Sunday, December 27, 2009

Choren, Air Liquide Team Up for French BTL

An ambitious new French BTL (biomass to liquids) project will be pushing the envelope of full-chain BTL production:
The Bure Saudron pilot will demonstrate a complete BTL production chain: gathering and conditioning of the biomass, gasification, gas processing, and conversion to synthetic fuel via the Fischer-Tropsch process. It is intended provide the experience necessary for the establishment of a BTL sector, both for process integration techniques and for the definition of a regional economic model. This will be the first production unit of its kind in France.
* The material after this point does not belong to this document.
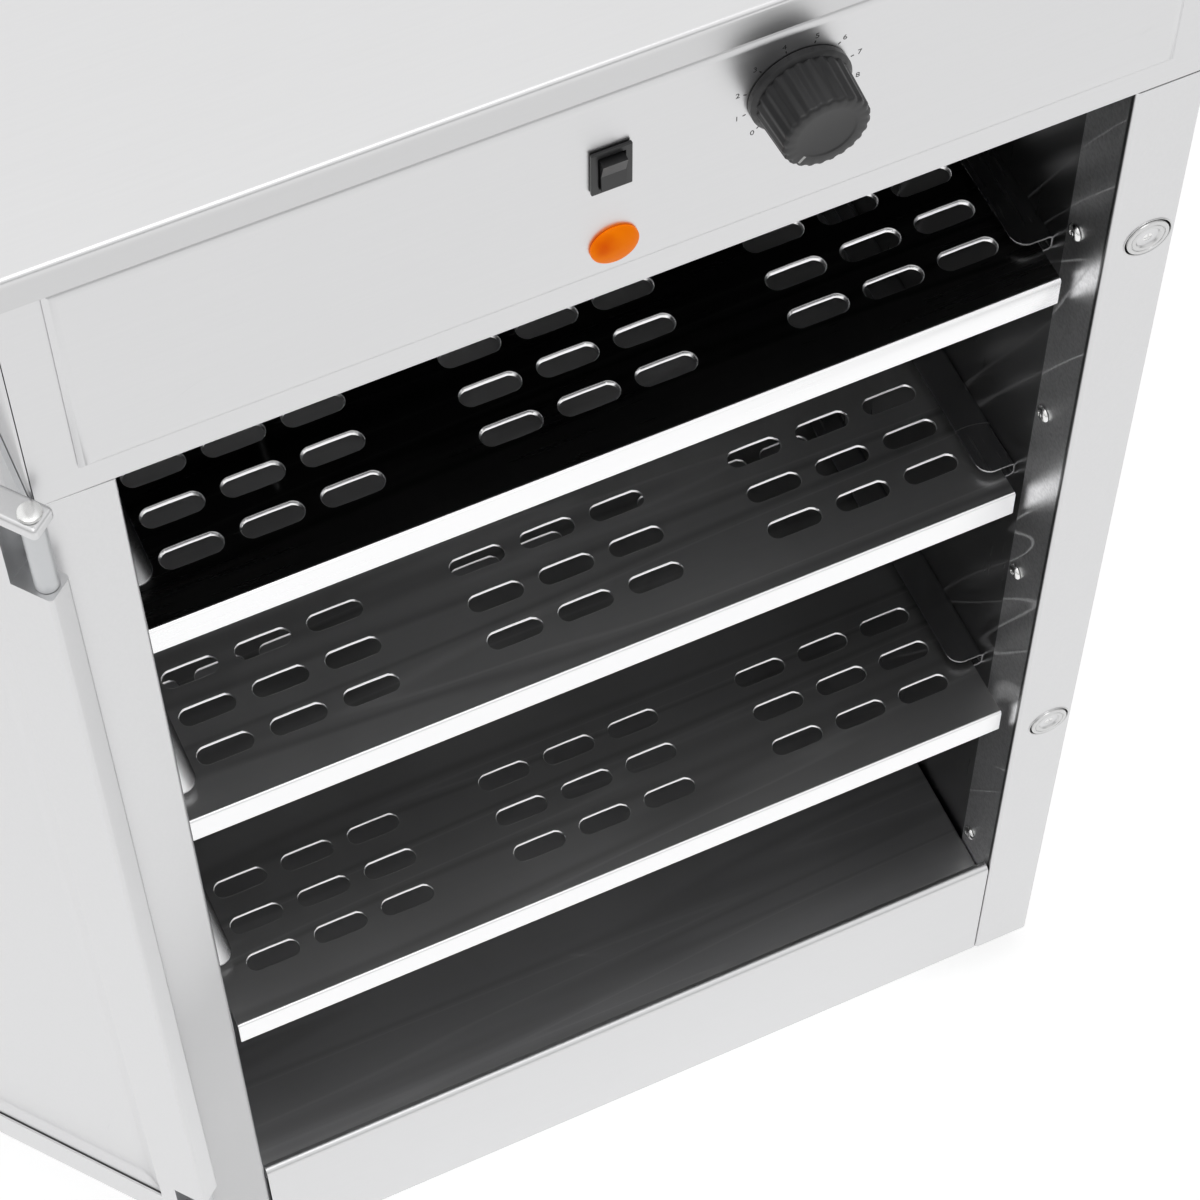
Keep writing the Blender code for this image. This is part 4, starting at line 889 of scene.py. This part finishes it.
skin = add_block("door_skin", (-DOOR_EDGE, -door_half, door_bottom), (DOOR_REACH, door_half, door_top))
pick(skin, "FACE", lambda centre, normal: normal.y > FACING)
bpy.ops.mesh.inset(thickness=DOOR_FLANGE, depth=0)
bpy.ops.mesh.delete(type="FACE")
leave_edit()
round_edges(skin, DOOR_BEND, DOOR_BEND_FACETS, lambda a, b: on_door_corner(a) and on_door_corner(b))
thicken(skin)
for notch_low in (door_bottom + NOTCH_BRIDGE, door_top - NOTCH_BRIDGE - NOTCH_HEIGHT):
    join_on(skin, add_block("notch_lining",
                            (SHEET / 2 - DOOR_EDGE, SHEET / 2 - door_half, notch_low - SHEET),
                            (NOTCH_REACH + SHEET, door_half - SHEET / 2, notch_low + NOTCH_HEIGHT + SHEET)))
    cut_away(skin, add_block("notch_cut", (-2 * DOOR_EDGE, -2 * door_half, notch_low),
                             (NOTCH_REACH, 2 * door_half, notch_low + NOTCH_HEIGHT)))
soften_edges(skin)
smooth(skin)
swing_open(skin)
fit_out(skin, upright_satin, "satin_steel", "door", "door_shell")

rim_y = door_half - SHEET - FIT
lap = DOOR_FLANGE - DOOR_FLANGE_LAP
panel_low = Vector((-DOOR_EDGE + lap, rim_y, door_bottom + lap))
panel_high = Vector((DOOR_REACH - lap, rim_y, door_top - lap))
inner_skin = add_rectangle("door_inner_panel", (panel_low + panel_high) / 2, (-math.pi / 2, 0, 0),
                           panel_high.x - panel_low.x, panel_high.z - panel_low.z)
pick(inner_skin, "FACE", every_face)
bpy.ops.mesh.inset(thickness=DOOR_FLANGE_LAP, depth=0)
bpy.ops.mesh.inset(thickness=DOOR_PRESS_SLOPE, depth=0)
bpy.ops.transform.translate(value=(0, -DOOR_PRESS, 0))
leave_edit()
edge_low, edge_high = panel_low.x + SAME_PLACE, panel_high.x - SAME_PLACE
round_edges(inner_skin, PRESS_BEND, PRESS_FACETS,
            lambda a, b: min(a.x, b.x) > edge_low and max(a.x, b.x) < edge_high)
thicken(inner_skin)
smooth(inner_skin)
swing_open(inner_skin)
fit_out(inner_skin, upright_satin, "inner_steel", "door", "door_liner")

# The door pull: a polished round bar, bent square at both ends and screwed to the outer skin from
# inside the door.
HANDLE_RADIUS = 0.005
HANDLE_INSET = 0.040
HANDLE_CENTRES = 0.128
HANDLE_STANDOFF = 0.032
HANDLE_BEND = 0.012
HANDLE_BEND_STEPS = 10
HANDLE_SIDES = 32
grip_x = DOOR_REACH - HANDLE_INSET
grip_low = (door_bottom + door_top - HANDLE_CENTRES) / 2
grip_high = grip_low + HANDLE_CENTRES
foot_y = -door_half - FIT
bend_y = foot_y - HANDLE_STANDOFF + HANDLE_BEND
straights = ((0, HANDLE_BEND - HANDLE_STANDOFF, 0), (0, 0, HANDLE_CENTRES - 2 * HANDLE_BEND),
             (0, HANDLE_STANDOFF - HANDLE_BEND, 0))
bend_centres = (grip_low + HANDLE_BEND, grip_high - HANDLE_BEND)
pull = add_disc("door_pull", HANDLE_RADIUS, HANDLE_SIDES, (grip_x, foot_y, grip_low), (math.pi / 2, 0, 0))
extrude(straights[0])
for bend_z, straight in zip(bend_centres, straights[1:]):
    bpy.ops.mesh.spin(steps=HANDLE_BEND_STEPS, angle=math.pi / 2, center=(grip_x, bend_y, bend_z),
                      axis=(-1, 0, 0), dupli=False)
    extrude(straight)
leave_edit()
modify(pull, "WELD", merge_threshold=SAME_PLACE)
outward(pull)
smooth(pull, angle=40)
swing_open(pull)
fit_out(pull, nickel, "nickel", "door", "door_handle")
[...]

The pilot plant will use some 75,000 tonnes per year of forest and local agricultural residue to produce about 23,000 tonnes/year of second-generation biofuel (diesel, kerosene and naptha).

Currently, a limitation of BTL processing is the mass yield of the end products. The Bure Saudron project will experiment with a novel solution to increase process efficiency—the ratio of hydrogen to carbon monoxide generated during the synthesis stage of the fuel will be greatly enhanced by the external input of hydrogen. This innovation will be a world first, according to CEA.

This first phase involves the detailed design studies and is under contract with the CNIM group (Constructions Industrielles de la Méditerranée) as prime contractor, and in partnership with Air Liquide, Choren, SNC Lavalin, Foster Wheeler-France and MSW Energy.

Air Liquide will coordinate some of the technical engineering operations and process steps downstream, from gasification through final biofuel upgrading. Air Liquide will also provide oxygen and hydrogen. Oxygen is a required component of the gasification process, and the hydrogen will be used to enhance the quantity and quality of the synthetic fuel produced. Choren is providing the gasification technology. _GCC

The French BTL project intends to grow its own biomass and perform its own gasification and chemical synthesis. Other BTL projects aim to buy biomass from contracted providers or off the open market. It will take several years for the biomass market to develop and mature in terms of quality control and guaranteed delivery. Any carbonaceous mass will do -- as Oynklent Green [OTC:OYNK] very well knows. ;-)

Hydrogen is likely to prove useful in many ways to the biofuels enterprise. Hydrogen gas is intelligently used by Neste in making its advanced biodiesel product. Adding hydrogen gas to a biomass gasification process to increase yield is another use. The French will use excess nuclear capacity during off hours to produce the hydrogen for use in the above project.